Treadaway’s legislation would make it a Class B felony, punishable by up to 20 years in prison, for someone to steal items worth at least $2,500; steal a total of $1,000 worth of property within 180 days or take a firearm.
A person who steals between $500 and $2,500 of merchandise would be charged with retail theft in the second degree, a Class C felony punishable by up to 10 years in prison.
For theft of merchandise worth less than $500, a person could be charged with retail theft in the third degree punishable by up to a year in jail and a $6,000 fine. The punishment would be raised to a Class C felony after four convictions for third degree retail theft.
The bill also creates a crime of organized retail theft, with an element of reselling the stolen product.

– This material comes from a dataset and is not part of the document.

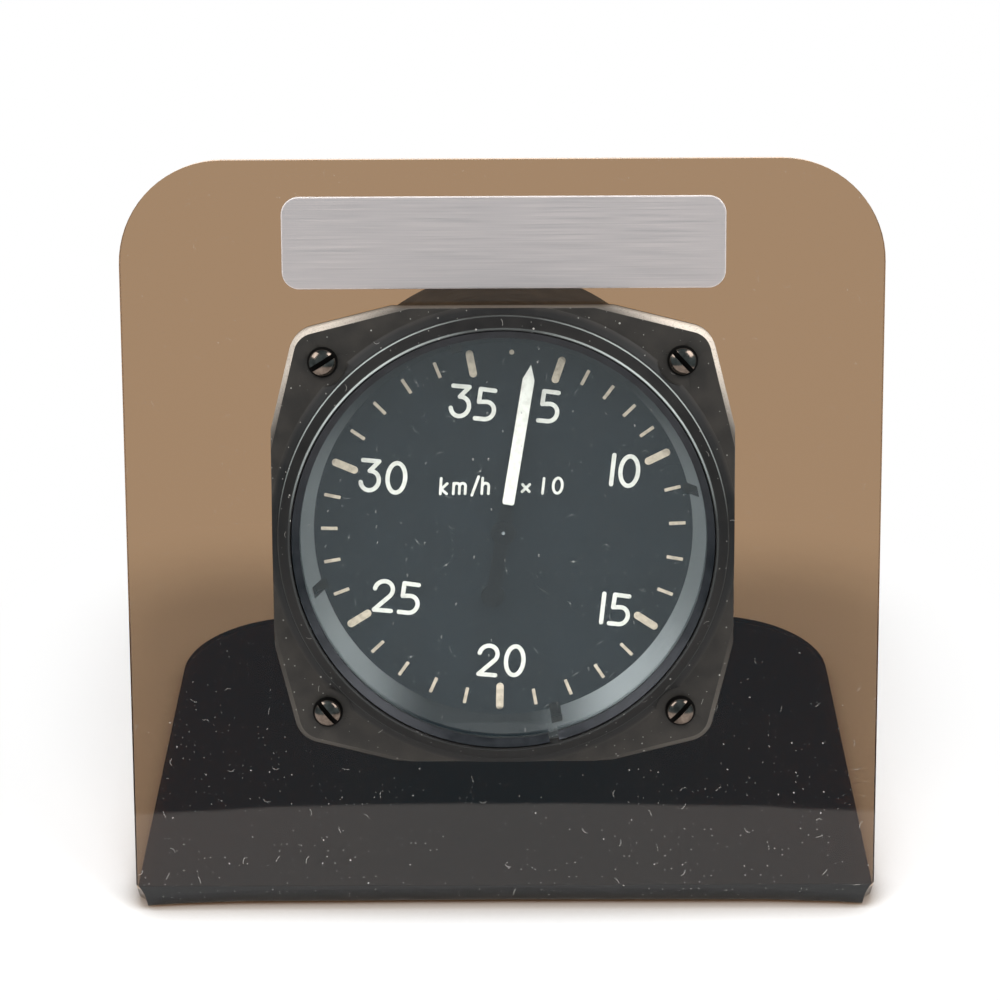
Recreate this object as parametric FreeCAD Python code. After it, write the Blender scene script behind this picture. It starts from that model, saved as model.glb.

If at least two people try to steal from a store, anyone involved can be charged with organized retail theft. People may also be charged with organized retail theft if they possess stolen property from a store or conduct business using items that have been stolen from a store.
People charged with organized retail theft may be convicted of a Class B felony.
This is the second bill in as many weeks that Treadaway has sponsored that would enhance penalties for violating provisions that are already law. In a prior committee meeting, he introduced HB 191, creating harsher punishments for people who were identified as part of a gang.
Ellie Taylor, the president and chief executive officer of the Alabama Grocers Association, told the committee Wednedsay there had been efforts to steal baby formula.
“These thieves are organized,” she said. “They know what they are doing. They are stealing just under the threshold so that they don’t meet those felony thresholds, and they know what they are doing. It is very organized. And a lot of this money is being tied to terrorism and they know that is where some of this is going.”
That example did not persuade Rep. Matt Simpson, R-Daphne.
“The baby formula has thrown a wrench in this whole process,” he said. “If a mother and father are starving, and they come in to steal baby formula for a starving baby, we have set it up now to where that would be a Class B felony.”
Another holdout is Rep. Chris England, D-Tuscaloosa.
“You and I working together to steal something that is worth less than $1 could end up with us being Class B felons,” he said. “That should be offensive to everybody in here, but it might not be. There may be people who are very comfortable with the range of punishment of a Class B felony if two people work together to shoplift.”
England is also concerned with the unintended consequences of the bill.
“Store owners would use it to pretend to send a message to shoplifters, ‘that if you shoplift here, we are going to get you arrested for a Class B felony,’” he said.